Fred Thomas Martin (June 13, 1927 – October 8, 2022) was an American artist, writer and arts administrator, and educator who was active in the San Francisco Bay Area art scene since the late 1940s. He was a driving force of the Bay Area art scene from the mid-1950s until he retired from the San Francisco Art Institute. In addition to his artistic practice, Martin was widely known for his work as a longtime administrator and Professor Emeritus at the San Francisco Art Institute (SFAI).

== Early life and education ==
Fred Martin was born on June 13, 1927, in San Francisco, California, where his parents lived in an apartment on Geary Street. His father was an electrical engineer, his mother a homemaker. A year after his birth, the family moved to nearby Alameda, and later to Oakland, where he attended school. In his final year of high school, Martin decided to major in Decorative Art at University of California, Berkeley after a teacher determined his interests were more creative than scientific, although he originally hoped to pursue a degree in physics. It was during this time that he was first exposed to ancient Chinese art and visual culture, which have deeply influenced his own art.

Martin received a Bachelor of Arts degree from the University of California, Berkeley in 1949, at a time when painters Sam Francis and Jay DeFeo were also students in the art department. There, he studied with painter and theorist Erle Loran and WPA era painter Ray Scepter Boynton. Between 1949 and 1950, Martin studied with David Park, in addition to Mark Rothko and Clyfford Still, who were visiting instructors, at the California School of Fine Arts (now the San Francisco Art Institute). He returned to UC Berkeley a few years later and obtained a Master of Arts degree in 1954.
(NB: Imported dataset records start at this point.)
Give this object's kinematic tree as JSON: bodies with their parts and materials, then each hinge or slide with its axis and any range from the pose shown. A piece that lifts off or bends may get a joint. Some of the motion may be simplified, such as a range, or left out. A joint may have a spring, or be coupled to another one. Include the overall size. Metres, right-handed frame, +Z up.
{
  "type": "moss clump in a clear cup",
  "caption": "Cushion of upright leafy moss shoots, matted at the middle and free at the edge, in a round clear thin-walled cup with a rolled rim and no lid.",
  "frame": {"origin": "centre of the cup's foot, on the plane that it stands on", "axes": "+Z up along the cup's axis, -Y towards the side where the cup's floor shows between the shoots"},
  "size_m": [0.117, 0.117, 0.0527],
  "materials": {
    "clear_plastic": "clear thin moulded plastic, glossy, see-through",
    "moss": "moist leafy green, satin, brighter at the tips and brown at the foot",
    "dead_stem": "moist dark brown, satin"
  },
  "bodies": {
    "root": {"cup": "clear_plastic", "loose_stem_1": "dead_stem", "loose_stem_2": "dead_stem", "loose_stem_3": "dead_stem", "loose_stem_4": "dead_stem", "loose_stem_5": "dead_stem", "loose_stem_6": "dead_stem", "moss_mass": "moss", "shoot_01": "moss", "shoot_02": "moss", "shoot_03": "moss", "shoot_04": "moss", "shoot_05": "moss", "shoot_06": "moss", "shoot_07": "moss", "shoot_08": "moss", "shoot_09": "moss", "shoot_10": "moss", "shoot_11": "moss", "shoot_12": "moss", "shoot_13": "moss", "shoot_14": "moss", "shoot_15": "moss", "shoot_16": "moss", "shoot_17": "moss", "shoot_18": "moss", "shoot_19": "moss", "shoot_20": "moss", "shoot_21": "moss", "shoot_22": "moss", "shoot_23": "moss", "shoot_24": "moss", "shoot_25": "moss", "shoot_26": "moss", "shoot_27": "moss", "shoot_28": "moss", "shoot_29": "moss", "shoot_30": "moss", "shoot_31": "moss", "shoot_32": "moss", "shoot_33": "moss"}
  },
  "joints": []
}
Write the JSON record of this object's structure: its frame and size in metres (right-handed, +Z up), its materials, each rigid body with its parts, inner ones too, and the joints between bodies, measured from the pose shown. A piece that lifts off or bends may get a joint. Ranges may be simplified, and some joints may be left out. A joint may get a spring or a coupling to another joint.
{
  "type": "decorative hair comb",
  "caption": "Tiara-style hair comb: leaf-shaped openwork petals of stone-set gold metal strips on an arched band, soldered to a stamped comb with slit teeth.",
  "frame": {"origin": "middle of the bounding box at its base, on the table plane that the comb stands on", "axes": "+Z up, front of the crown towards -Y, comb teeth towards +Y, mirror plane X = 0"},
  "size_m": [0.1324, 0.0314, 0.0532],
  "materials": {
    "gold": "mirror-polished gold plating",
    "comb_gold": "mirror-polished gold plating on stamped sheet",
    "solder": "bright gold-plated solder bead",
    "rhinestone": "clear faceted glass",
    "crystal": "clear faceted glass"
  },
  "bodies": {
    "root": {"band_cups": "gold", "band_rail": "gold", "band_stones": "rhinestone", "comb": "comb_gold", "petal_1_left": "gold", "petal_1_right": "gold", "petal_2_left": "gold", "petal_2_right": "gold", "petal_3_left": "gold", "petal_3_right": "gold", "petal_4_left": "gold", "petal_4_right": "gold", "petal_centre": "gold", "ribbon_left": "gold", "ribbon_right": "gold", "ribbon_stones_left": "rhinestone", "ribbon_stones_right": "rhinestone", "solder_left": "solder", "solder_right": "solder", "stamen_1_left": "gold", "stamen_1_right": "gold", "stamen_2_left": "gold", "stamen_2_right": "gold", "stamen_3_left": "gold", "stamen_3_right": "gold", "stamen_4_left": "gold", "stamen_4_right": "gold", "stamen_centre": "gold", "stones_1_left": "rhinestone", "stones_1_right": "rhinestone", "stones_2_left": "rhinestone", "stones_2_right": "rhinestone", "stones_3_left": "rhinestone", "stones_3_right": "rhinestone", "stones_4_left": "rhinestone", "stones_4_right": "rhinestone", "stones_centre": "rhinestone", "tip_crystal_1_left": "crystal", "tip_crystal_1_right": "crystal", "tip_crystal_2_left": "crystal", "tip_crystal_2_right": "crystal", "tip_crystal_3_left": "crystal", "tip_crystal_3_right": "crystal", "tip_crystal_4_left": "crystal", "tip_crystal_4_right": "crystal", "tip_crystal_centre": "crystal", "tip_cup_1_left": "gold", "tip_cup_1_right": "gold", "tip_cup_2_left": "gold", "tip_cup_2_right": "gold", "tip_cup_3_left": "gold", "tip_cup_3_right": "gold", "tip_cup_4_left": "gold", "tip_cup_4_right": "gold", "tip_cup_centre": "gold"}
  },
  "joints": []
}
== Arts administrator career ==
Shortly after completing his graduate education, Martin was hired as the registrar of the Oakland Museum of Art, where he was also enlisted to help with various installation tasks. During his time there, he informally helped build its world-renowned collection of California art, and encouraged then director Paul Mills to identify and exhibit a school of local artists. Martin suggested his friends David Park, Elmer Bischoff, and several other artists, who Mills eventually grouped together as leaders of the Bay Area Figurative Movement in a historic 1957 exhibition.

In 1958 Martin became the Director of Exhibitions at the San Francisco Art Institute, where he oversaw the Art Bank, an innovative, membership-based initiative that supported the work of several generations of artists in the Bay Area. Assembling the works of painters, sculptors, and printmakers, including Otis Oldfield, David Park, Richard Diebenkorn, Bruce Conner, Joan Brown, Jay DeFeo, and Wally Hedrick, Martin organized exhibitions of Bay Area artists at local and national galleries and museums between 1958 and 1965.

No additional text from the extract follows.